The request :: Give back the entire listing verbatim.

[Collected data]
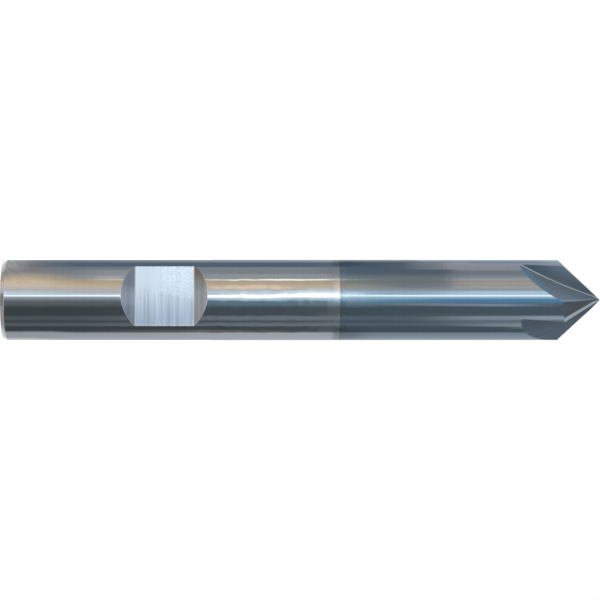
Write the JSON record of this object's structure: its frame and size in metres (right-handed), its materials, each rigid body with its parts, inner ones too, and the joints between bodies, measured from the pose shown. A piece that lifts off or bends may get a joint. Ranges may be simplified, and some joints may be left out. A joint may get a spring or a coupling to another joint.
{
  "type": "chamfer mill",
  "caption": "Solid carbide chamfer mill with a right-angle point, straight flutes and a straight shank that has a clamping flat.",
  "frame": {"origin": "centre of the shank's end face, on which the tool stands", "axes": "+Z along the axis towards the point, and -Y out of the clamping flat"},
  "size_m": [0.01, 0.01, 0.0743],
  "materials": {
    "ground_carbide": "ground and bright, with a thin blue-grey coating on the cutting end"
  },
  "bodies": {
    "root": {"chamfer_mill": "ground_carbide"}
  },
  "joints": []
}
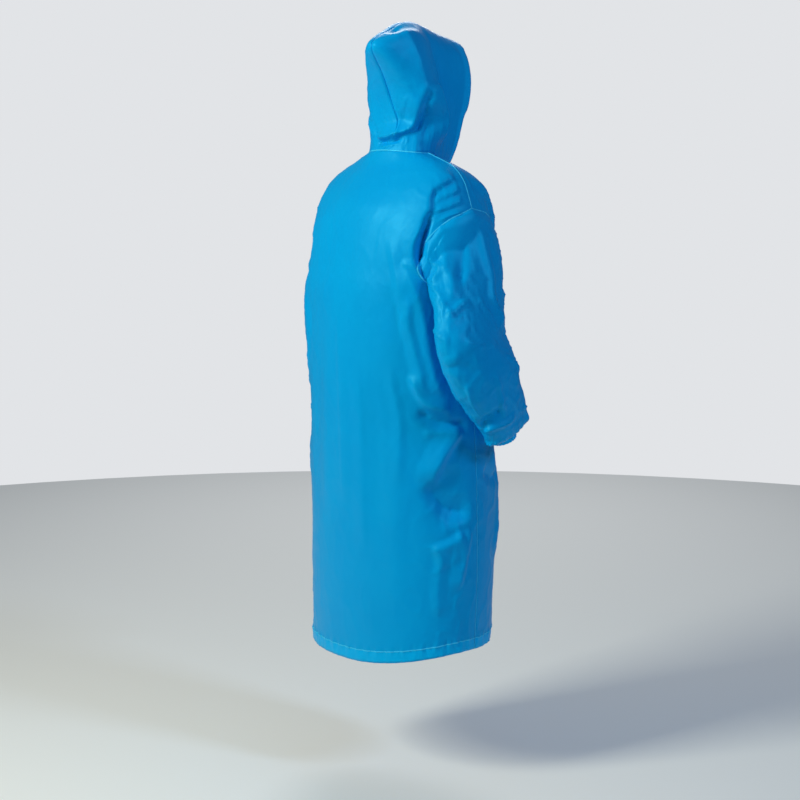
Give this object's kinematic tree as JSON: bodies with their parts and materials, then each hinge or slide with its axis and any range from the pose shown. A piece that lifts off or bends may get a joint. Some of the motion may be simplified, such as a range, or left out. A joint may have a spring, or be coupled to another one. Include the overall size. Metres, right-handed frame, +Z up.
{
  "type": "hooded raincoat",
  "caption": "Long hooded raincoat in clear blue film, hollow and in its worn shape, with set-in sleeves, gathered cuffs and a snap front.",
  "frame": {"origin": "middle of the neck opening, level with the inner ends of the shoulder seams", "axes": "+Z up, -Y is the coat's front, +X is the coat's own left side"},
  "size_m": [0.6787, 0.5082, 1.483],
  "materials": {
    "film": "satin",
    "snap": "gloss"
  },
  "bodies": {
    "root": {"back": "film", "front_right": "film", "front_left": "film", "sleeve_right": "film", "sleeve_left": "film", "cuff_right": "film", "cuff_left": "film", "hood_right": "film", "hood_left": "film", "snap_1": "snap", "snap_2": "snap", "snap_3": "snap", "snap_4": "snap", "snap_5": "snap", "snap_6": "snap"}
  },
  "joints": []
}
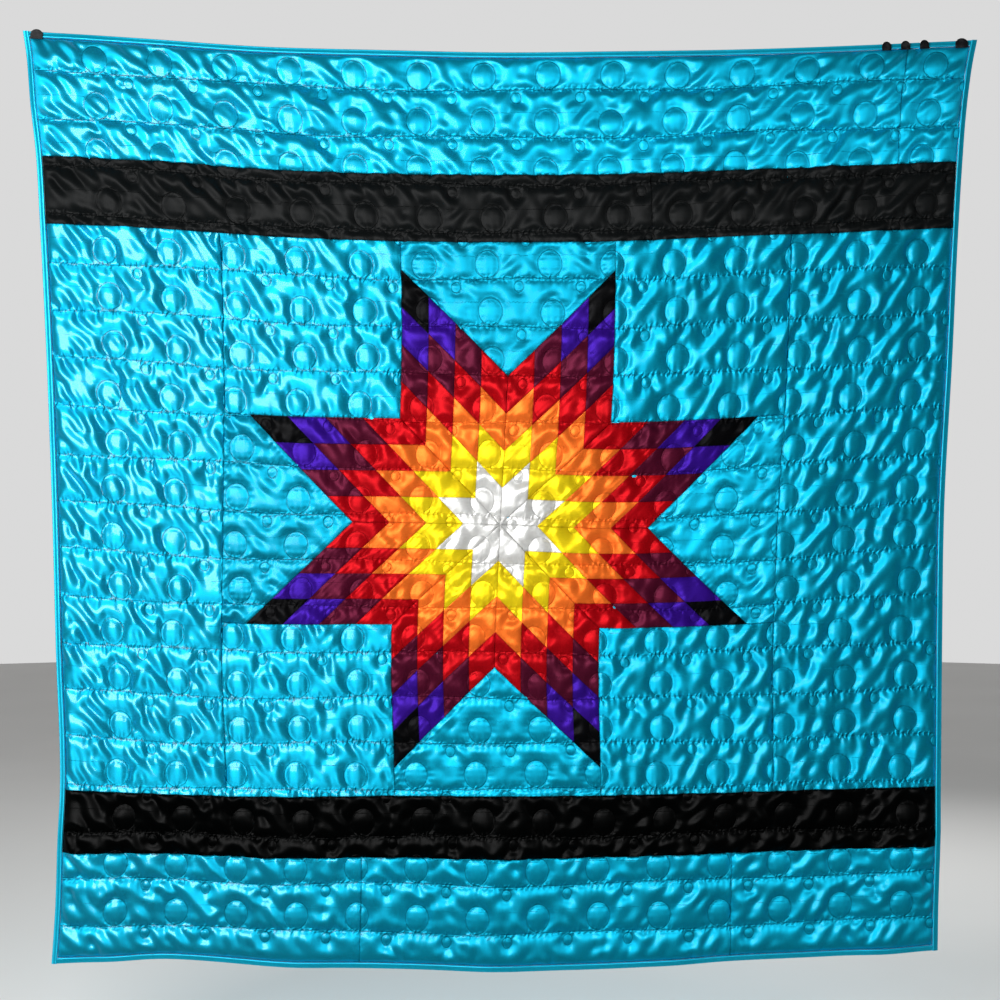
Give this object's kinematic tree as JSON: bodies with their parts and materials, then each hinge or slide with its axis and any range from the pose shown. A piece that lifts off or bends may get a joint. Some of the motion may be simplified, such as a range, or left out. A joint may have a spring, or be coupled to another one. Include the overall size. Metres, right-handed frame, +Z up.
{
  "type": "star quilt blanket hanging by corner clips",
  "caption": "Satin star quilt with turquoise ground, black bands and an eight-pointed star of diamonds, quilted with circles, hung by clips at its top corners.",
  "frame": {"origin": "middle of the top edge of the hanging cloth, in the middle of its thickness", "axes": "+X along the top edge to the right as seen from the front, +Y into the wall behind, +Z up"},
  "size_m": [2.2896, 0.0398, 2.2549],
  "materials": {
    "turquoise_satin": "glossy satin weave, turquoise",
    "black_satin": "glossy satin weave, black",
    "star_satin": "glossy satin patchwork, white at the centre through yellow, orange, red, wine and violet to black tips",
    "clip_steel": "black enamelled spring steel"
  },
  "bodies": {
    "root": {"binding_bottom": "turquoise_satin", "binding_left": "turquoise_satin", "binding_right": "turquoise_satin", "binding_top": "turquoise_satin", "bottom_border_left": "turquoise_satin", "bottom_border_middle": "turquoise_satin", "bottom_border_right": "turquoise_satin", "corner_clip_left": "clip_steel", "corner_clip_right": "clip_steel", "lower_band": "black_satin", "side_strip_left": "turquoise_satin", "side_strip_right": "turquoise_satin", "small_clip_1": "clip_steel", "small_clip_2": "clip_steel", "small_clip_3": "clip_steel", "square_bottom_left": "turquoise_satin", "square_bottom_right": "turquoise_satin", "square_top_left": "turquoise_satin", "square_top_right": "turquoise_satin", "star_point_1": "star_satin", "star_point_2": "star_satin", "star_point_3": "star_satin", "star_point_4": "star_satin", "star_point_5": "star_satin", "star_point_6": "star_satin", "star_point_7": "star_satin", "star_point_8": "star_satin", "top_border_long": "turquoise_satin", "top_border_short": "turquoise_satin", "triangle_bottom": "turquoise_satin", "triangle_left": "turquoise_satin", "triangle_right": "turquoise_satin", "triangle_top": "turquoise_satin", "upper_band_long": "black_satin", "upper_band_short": "black_satin"}
  },
  "joints": []
}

Solution to the exercise ::
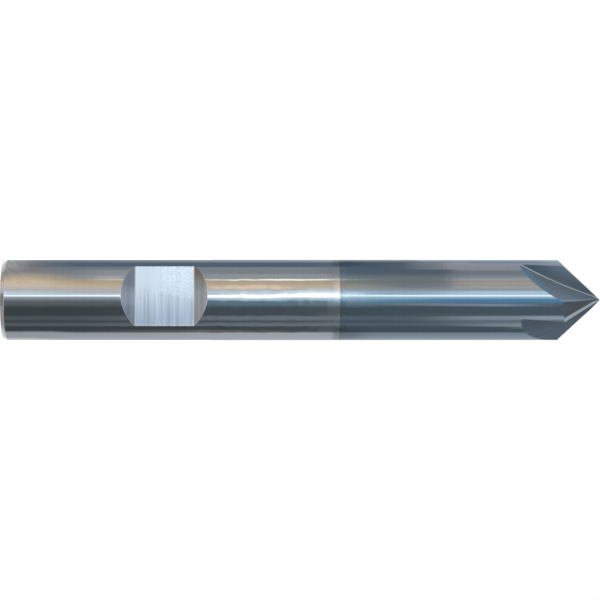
Write the JSON record of this object's structure: its frame and size in metres (right-handed), its materials, each rigid body with its parts, inner ones too, and the joints between bodies, measured from the pose shown. A piece that lifts off or bends may get a joint. Ranges may be simplified, and some joints may be left out. A joint may get a spring or a coupling to another joint.
{
  "type": "chamfer mill",
  "caption": "Solid carbide chamfer mill with a right-angle point, straight flutes and a straight shank that has a clamping flat.",
  "frame": {"origin": "centre of the shank's end face, on which the tool stands", "axes": "+Z along the axis towards the point, and -Y out of the clamping flat"},
  "size_m": [0.01, 0.01, 0.0743],
  "materials": {
    "ground_carbide": "ground and bright, with a thin blue-grey coating on the cutting end"
  },
  "bodies": {
    "root": {"chamfer_mill": "ground_carbide"}
  },
  "joints": []
}
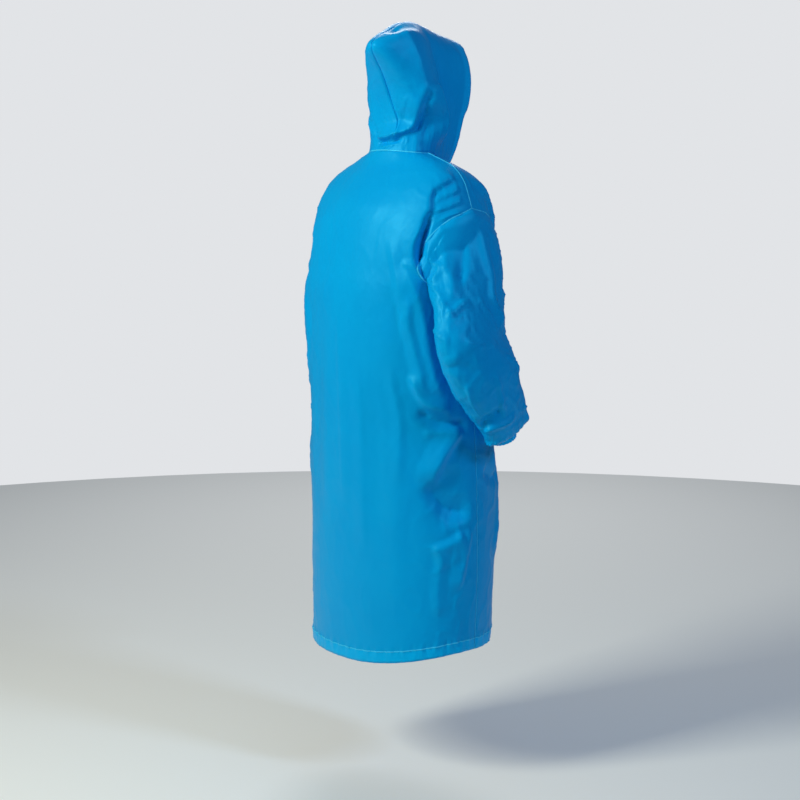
Give this object's kinematic tree as JSON: bodies with their parts and materials, then each hinge or slide with its axis and any range from the pose shown. A piece that lifts off or bends may get a joint. Some of the motion may be simplified, such as a range, or left out. A joint may have a spring, or be coupled to another one. Include the overall size. Metres, right-handed frame, +Z up.
{
  "type": "hooded raincoat",
  "caption": "Long hooded raincoat in clear blue film, hollow and in its worn shape, with set-in sleeves, gathered cuffs and a snap front.",
  "frame": {"origin": "middle of the neck opening, level with the inner ends of the shoulder seams", "axes": "+Z up, -Y is the coat's front, +X is the coat's own left side"},
  "size_m": [0.6787, 0.5082, 1.483],
  "materials": {
    "film": "satin",
    "snap": "gloss"
  },
  "bodies": {
    "root": {"back": "film", "front_right": "film", "front_left": "film", "sleeve_right": "film", "sleeve_left": "film", "cuff_right": "film", "cuff_left": "film", "hood_right": "film", "hood_left": "film", "snap_1": "snap", "snap_2": "snap", "snap_3": "snap", "snap_4": "snap", "snap_5": "snap", "snap_6": "snap"}
  },
  "joints": []
}
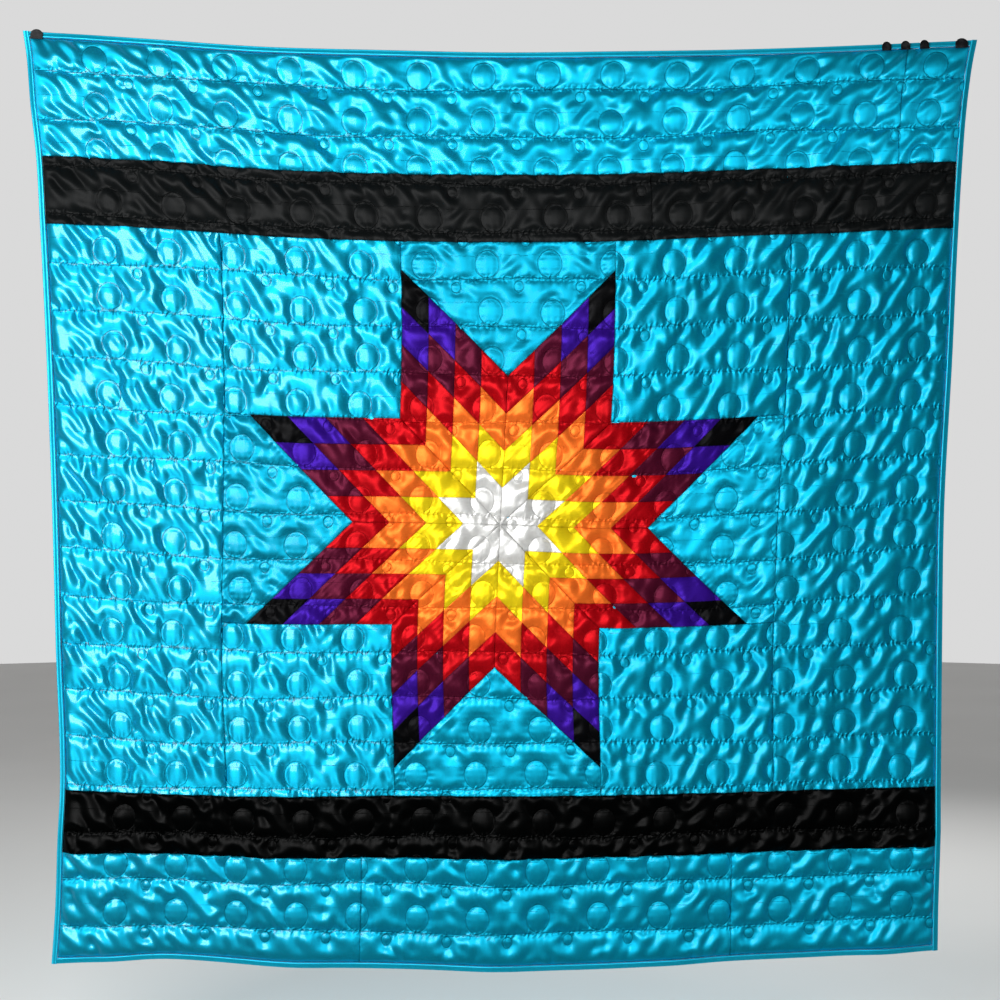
Give this object's kinematic tree as JSON: bodies with their parts and materials, then each hinge or slide with its axis and any range from the pose shown. A piece that lifts off or bends may get a joint. Some of the motion may be simplified, such as a range, or left out. A joint may have a spring, or be coupled to another one. Include the overall size. Metres, right-handed frame, +Z up.
{
  "type": "star quilt blanket hanging by corner clips",
  "caption": "Satin star quilt with turquoise ground, black bands and an eight-pointed star of diamonds, quilted with circles, hung by clips at its top corners.",
  "frame": {"origin": "middle of the top edge of the hanging cloth, in the middle of its thickness", "axes": "+X along the top edge to the right as seen from the front, +Y into the wall behind, +Z up"},
  "size_m": [2.2896, 0.0398, 2.2549],
  "materials": {
    "turquoise_satin": "glossy satin weave, turquoise",
    "black_satin": "glossy satin weave, black",
    "star_satin": "glossy satin patchwork, white at the centre through yellow, orange, red, wine and violet to black tips",
    "clip_steel": "black enamelled spring steel"
  },
  "bodies": {
    "root": {"binding_bottom": "turquoise_satin", "binding_left": "turquoise_satin", "binding_right": "turquoise_satin", "binding_top": "turquoise_satin", "bottom_border_left": "turquoise_satin", "bottom_border_middle": "turquoise_satin", "bottom_border_right": "turquoise_satin", "corner_clip_left": "clip_steel", "corner_clip_right": "clip_steel", "lower_band": "black_satin", "side_strip_left": "turquoise_satin", "side_strip_right": "turquoise_satin", "small_clip_1": "clip_steel", "small_clip_2": "clip_steel", "small_clip_3": "clip_steel", "square_bottom_left": "turquoise_satin", "square_bottom_right": "turquoise_satin", "square_top_left": "turquoise_satin", "square_top_right": "turquoise_satin", "star_point_1": "star_satin", "star_point_2": "star_satin", "star_point_3": "star_satin", "star_point_4": "star_satin", "star_point_5": "star_satin", "star_point_6": "star_satin", "star_point_7": "star_satin", "star_point_8": "star_satin", "top_border_long": "turquoise_satin", "top_border_short": "turquoise_satin", "triangle_bottom": "turquoise_satin", "triangle_left": "turquoise_satin", "triangle_right": "turquoise_satin", "triangle_top": "turquoise_satin", "upper_band_long": "black_satin", "upper_band_short": "black_satin"}
  },
  "joints": []
}